Dilution happens when a company issues shares as a way to produce more capital (which is a method a lot of smaller companies have to end up doing to stay a float.) However, when they produce a lot of shares, this can dilute the ownership percentage that is held by you, as well as other investors.

This means that, while the business may not change at all, the price of the shares can drop drastically. This means it is important to find a good penny stock company that has a strong handle on their share structure, because that means there is a much smaller chance of dilution damaging the value of your shares.

Best Way to Identify the Best Penny Stocks Today

Spotting a winner in the realm of penny stocks takes some practice, skill and a little bit of luck. However, just because a lot of the companies that trade their shares for under a dollar tend to have smaller market capitalizations, this does not mean all penny stocks fall under this category.

One of the best ways to find good penny stocks to invest in is by making sure you find out the most you can about the strengths, and fundamental elements at the core of the companies you are looking at. One of the things to look for is whether or not the company relies on issuing new shares in order to raise capital for themselves, or if the company has proven to be profitable, or shows that it will be able to turn a profit based on the way they have their business structured. Another key elements to keep in mind are whether or not the company seems to be competitive within its sector.

Those investors who are willing to do their homework when it comes to the best penny stocks, and create a list of penny stocks to watch will be able to find gems waiting to be invested in.

What Are Penny Stocks?

All penny stocks come with a degree of risk. Yes, even the best penny stock can be a risky investment opportunity for beginner investors, as well as seasoned veterans.

Penny stocks are stocks that are normally traded outside of the sanctions of the world’s major market exchanges, and are traded at relatively small stock prices, and, usually, they come with small market capitalization.

Penny stocks are known for being very speculative, as well as coming with a high degree of risk because of numerous factors that surround them. Some of these factors include a lack of liquidity, larger than normal bid-ask spreads, limited disclosure, as well as a lack of information and stock history.

These stocks are usually traded over the counter through OTC Bulletin Boards, as well as pink sheets.

Where Did Penny Stocks Come From?

The term penny stock has grown and evolved along with the market over time. While there was a time when any stock that traded for less than a dollar per share was considered a penny stock, new Securities and Exchange Commission (SEC) regulations have modified the penny stock definition to include all stock shares that are traded below the $5 range.

While the vast majority of penny stocks (including the best penny stocks) are not usually traded on the major market exchanges, there are a few cases of large companies that have shares trading below $5 while still on the main exchanges thanks to market capitalization.

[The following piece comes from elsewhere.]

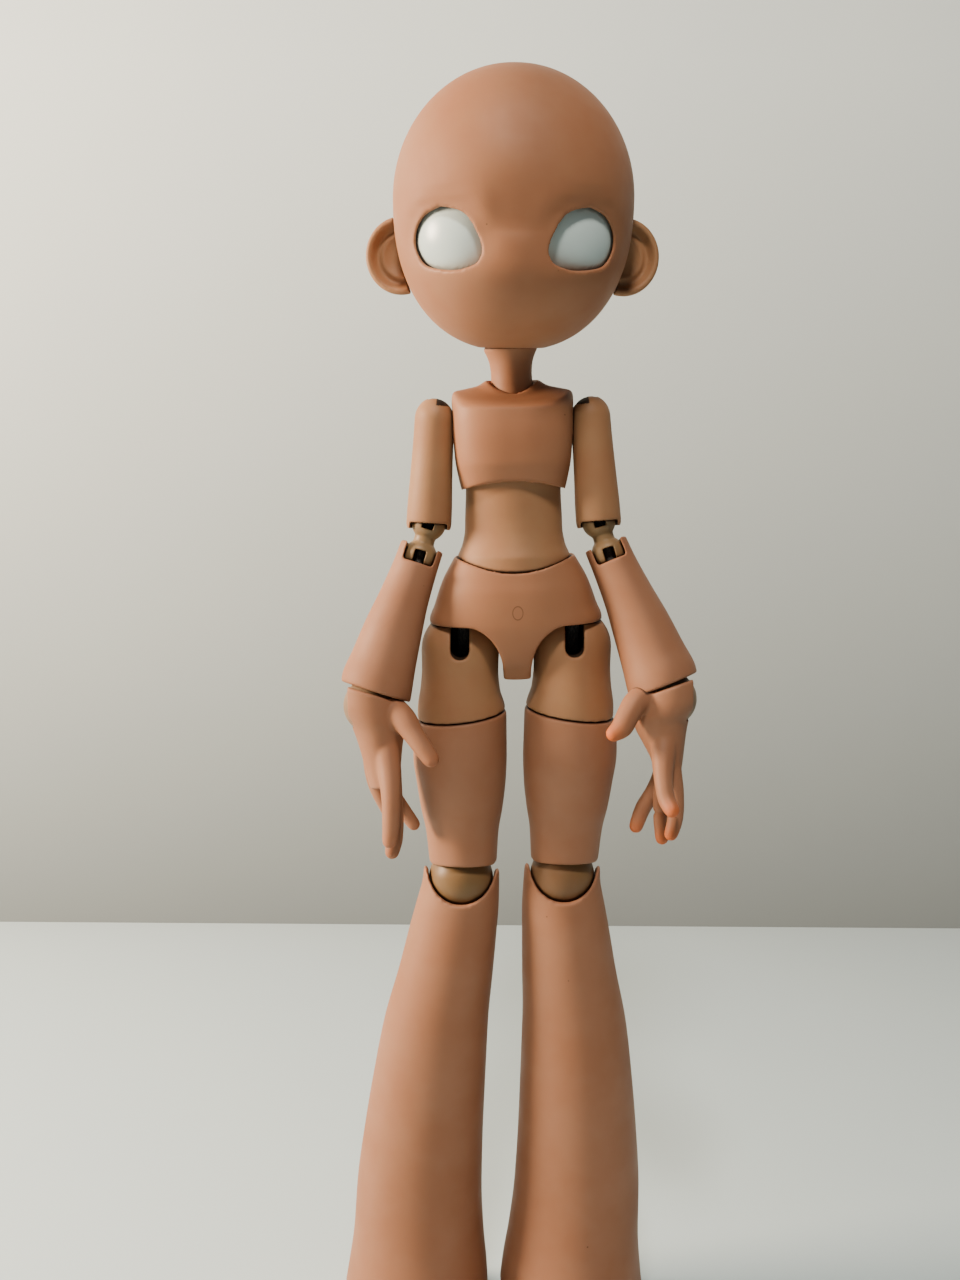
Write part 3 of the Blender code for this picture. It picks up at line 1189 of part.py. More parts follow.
def build_shin(label, side, link):
    """Makes one bell-shaped shin: a scooped knee cup above, a rounded hem that rests in the foot below."""
    rings = rows(SHIN_ROW_SHARES, SHIN_DROP, SHIN_WIDTH, SHIN_DEPTH, side)
    cup = KNEE_LOWER_RADIUS + GAP
    mouth = circle(0.0, cup * CUP_LIP_SHARE, side)
    lip = [Vector((p.x, p.y, rings[0][0].z)) for p in mouth]
    throat = seat(mouth, (0.0, 0.0, 0.0), (cup, cup, cup), -1, BORE_RADIUS, side)
    reach = ANKLE_SEAT_RADIUS
    ankle = Vector((side * ANKLE_OUTWARD, 0.0, -SHIN_LENGTH))
    hem = seat(rings[-1], ankle, (reach, reach, reach), -1, BORE_RADIUS, side)
    shape = loft(list(reversed(throat)) + [lip] + rings[:-1] + hem, closed=True)
    lean = SHIN_LEAN - KNEE_LEAN
    shin = add_object(f"shin_{label}", shape, link, (0.0, 0.0, -KNEE_SPACING), lean, "resin_limb")
    saddle = KNEE_LOWER_RADIUS + 2 * GAP
    rise = saddle - KNEE_SADDLE_SHARE * KNEE_LOWER_RADIUS
    cut(shin, rod((0.0, -SHIN_DEPTH, rise), (0.0, SHIN_DEPTH, rise), saddle, SEGMENTS), "saddle")
    outline = [(back * KNEE_LOWER_RADIUS, up * KNEE_LOWER_RADIUS) for back, up in KNEE_HOLLOW_SHARES]
    cut(shin, prism(outline, SHIN_WIDTH, "X"), "knee_hollow")
    start = Vector((0.0, 0.0, -KNEE_LOWER_RADIUS - 2 * GAP))
    end = Vector((ankle.x, 0.0, ankle.z - ANKLE_SEAT_RADIUS + 2 * GAP))
    inset = (end - start).normalized() * CORD_RADIUS
    cord = rod(start + inset, end - inset, CORD_RADIUS)
    add_object(f"cord_shin_{label}", cord, shin, finish="cord_black")
    return shin


def sole_drop(side):
    """Returns how far the sole lies below the ankle centre of one leg, so that both soles meet the floor."""
    hip_rise = HIP_ASIDE * math.sin(math.radians(-PELVIS_LEAN))
    ankle_drop = ANKLE_OUTWARD * math.sin(math.radians(SHIN_LEAN))
    return ANKLE_HEIGHT + side * (hip_rise - ankle_drop)


def build_foot(label, side, shin):
    """Makes one foot: a flat sole, a rounded toe and a wide dish that carries the shin."""
    sole = -sole_drop(side)
    rings = []
    for up, inner, outer, front, back in FOOT_ROW_SHARES:
        spans = (inner * FOOT_WIDTH, outer * FOOT_WIDTH, front * FOOT_LENGTH, back * FOOT_LENGTH)
        rings.append(ring(side, sole + up * FOOT_RIM_HEIGHT, *spans, 0.0, FOOT_POWER))
    dish = ANKLE_SEAT_RADIUS + GAP
    share = SHIN_ROW_SHARES[-1]
    middle = ANKLE_OUTWARD
    edge = ring(side, 0.0, share[1] * SHIN_WIDTH + middle, share[2] * SHIN_WIDTH - middle,
                share[3] * SHIN_DEPTH, share[4] * SHIN_DEPTH)
    top = seat(edge, (0.0, 0.0, 0.0), (dish, dish, dish), -1, WELL_RADIUS, side)
    floor = -dish - WELL_DEPTH
    well = [Vector((p.x, p.y, floor)) for p in circle(0.0, WELL_RADIUS, side)]
    shape = loft([*rings, *top, well])
    place = (side * ANKLE_OUTWARD, 0.0, -SHIN_LENGTH)
    foot = add_object(f"foot_{label}", shape, shin, place, -SHIN_LEAN, "resin_limb")
    loop = WELL_RADIUS - GAP - WIRE_RADIUS
    low = floor + GAP + WIRE_RADIUS
    points = [Vector((-loop, 0.0, low))] + arc((0.0, 0.0, low + loop / 4), loop, 180.0, 0.0, 6)
    points += [Vector((loop, 0.0, low))]
    wire(f"foot_hook_{label}", points, WIRE_RADIUS, foot, "steel_wire")
    return foot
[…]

This means stocks such as Curis Inc. (CRIS) – a small-scale biotech company – can have its penny stock listed on the Nasdaq. However, stocks like CRIS are not typical of a penny stock. Typically, a penny stock is indicative of a smaller company with highly speculative shares. These smaller companies are usually subjected to much more limited requirements when it comes to listing their stock, as well as much fewer filling and regulatory standards.

How are Penny Stocks Created?

Much like any other publicly traded stocks, penny stocks are created via the process of an initial public offering (IPO.) This means that in order for the penny stock to be created a company must first file a statement of registration with the SEC (though there are some situations where a company may qualify to be exempt from SEC registration.) While the company works with the SEC, it must also make sure that it meets the requirements of securities laws in the locations where they plan on selling the stock.

Once they jump through these hoops, the company may begin to solicit orders from prospective investors, and (if these choose to,) the company may apply to have their stock listed on a major exchange, or just have the stock trade on the Over-the-counter market (OTC.)

Small companies, as well as start-ups, usually issue stock as a way to start raising capital to help fund the initial growth of the company. While this process is a long, and costly one, issuing stock can also be one of the most efficient strategies for these companies to build this capital. Penny stocks tend to be the result of these capital-growing ventures, which means they can be very profitable, but also precarious.

When Does a Penny Stock Stop Being a Penny Stock?

There are a few things that can happen that would trigger a penny stock to change into a regular stock. If the company you have penny stock in issues new securities within an offering that is already registered within the SEC, or if it registers a preexisting class of securities with the proper regulatory body. These transactions result in the stock can be triggered into becoming a regular stock.

This change occurs because they then require the firm to obey periodic reporting and disclosure of business activities, financial conditions and company management to investors.